Le discours populiste dit « de droite » carbure à la polarisation sociale, cherche des enjeux qui divisent et qui vont chercher les gens dans leurs trippes et dans leurs valeurs profondes. Il divise la population en deux « camps ».
D'un côté, les gens « décents », qui « travaillent durs », des « patriotes », du « monde ordinaire ».
Et les « Autres », qu'on démonise, de toutes les façons possibles : leurs « valeurs » ne sont pas les « nôtres », ils sont « pervertis » par leur idéologie. Ils forment une « élite » qui impose son « agenda » au peuple honnête et sans voix.
Ce sont des « socialistes », des « nazis », des « anti-américains ».
Je ne serai pas particulièrement original en disant que ce discours polarisant est dangereux. Qu'il n'a rien de particulièrement américain.
Ici, au Québec, on dira qu'ils sont de la « gau-gauche », qu'ils sont des « réchauffistes gauchistes », qu'ils forment une « clique », celle du Plateau, maintenant contrôlé par une faction ayant un « agenda islamiste ».
Lorsqu'un présente l'Autre comme une menace existentielle à la survie de nos valeurs, ou encore à notre survie tout court (ceux qui étaient contre la réforme de la santé aux États-Unis parlaient des « death panels » qui seraient mis en place dans les hôpitaux), pas difficile de comprendre l'angoisse et la colère de ceux et celles qui adhèrent à ce discours.

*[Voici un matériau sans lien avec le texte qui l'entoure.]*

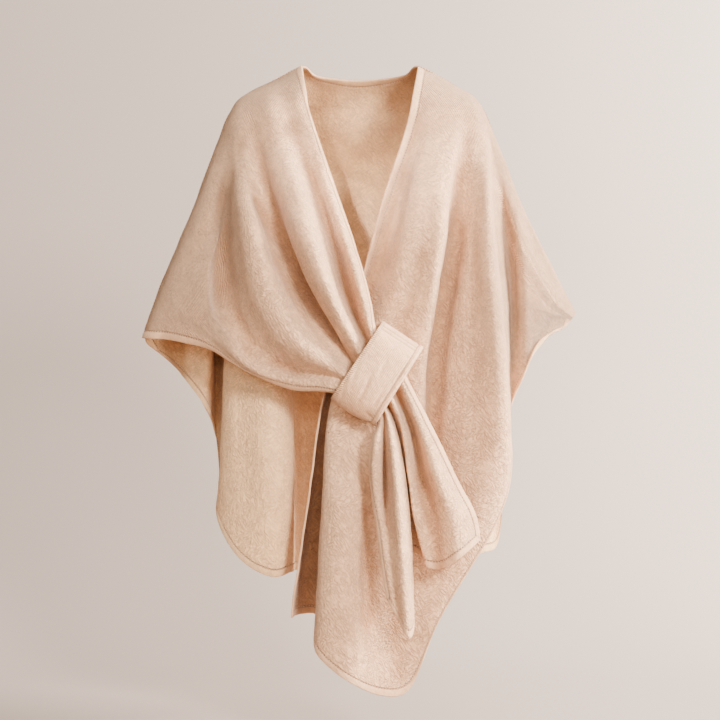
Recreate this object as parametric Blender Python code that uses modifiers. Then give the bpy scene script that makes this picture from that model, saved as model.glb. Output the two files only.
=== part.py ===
"""An open wrap cardigan of brushed double knit, worn, its right front drawn through a sewn loop.

Metres, +Z up, the front faces -Y. The origin lies on the shoulders, between the two neck points.
The tables hold millimetres: x across and z up as the front view shows them from SIGHT_MM away at
the height EYE_MM, and y the true depth, less than nothing towards the viewer.
"""

import bmesh
import bpy
import numpy as np

MM = 0.001
SIGHT_MM = 3600.0
EYE_MM = -492.0

WALL_MM = 2.2
LOOP_WALL_MM = 2.6
SEAM_MM = 0.7

NECK_HALF_MM = 98.0
NECK_DROP_MM = 20.0
NECK_BACK_MM = 68.0

ARC_ROWS = (2, 2, 2)
SHOULDER_ROWS = 3
BACK_ROWS = 21
LEFT_ROWS = 25
ABOVE_ROWS = 16
LOOP_ROWS = 6
TAIL_ROWS = 15
PITCH_MM = 26.0

# The line along which front and back meet, from the neck point over the shoulder to the end of the
# arm: x and z of the wearer's right side, then of the left side, at equal places along the line.
SHOULDER_LINES = (
    # right_x, right_z, left_x, left_z
    (-98, 5, 98, 3),
    (-127, -12, 135, -15),
    (-165, -30, 169, -34),
    (-186, -39, 186, -42),
    (-203, -51, 199, -54),
    (-215, -64, 208, -69),
    (-230, -98, 220, -98),
    (-252, -154, 237, -137),
    (-274, -216, 270, -225),
    (-304, -294, 304, -297),
    (-338, -368, 346, -374),
    (-368, -455, 367, -421),
)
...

La seule réaction « logique », « décente » est de se rebeller contre l'oppression.
« Vous êtes pas tannés de vous faire fourrer, bande de cons? »
« Lock and load! »
La vraie question à se poser lorsqu'on discute de la montée du discours populiste dit « de droite », c'est quels intérêts il sert. Au Pakistan, aux États-Unis, au Québec.
Une fois qu'on aura bien compris la mécanique du discours de polarisation qui carbure à la haine, et qu'on en aura bien identifié les bénéficiaires, il appartiendra à l'expliquer clairement, à le dénoncer, et à convaincre nos concitoyens à s'en tenir loin et à ne pas tomber dans le panneau.
Rien contre discuter d'enjeux politiques et de valeurs. Des « dérives », possibles ou imaginées, du « modèle québécois ». De la taille de l'État ou des règles de vie en société.
Mais à l'intérieur de règles de respect et de tolérance, et la recherche honnête des solutions acceptables pour le plus grand nombre, tout en protégeant les minorités.
La démocratie est mieux servie par la recherche du consensus que par l'exacerbation des différences.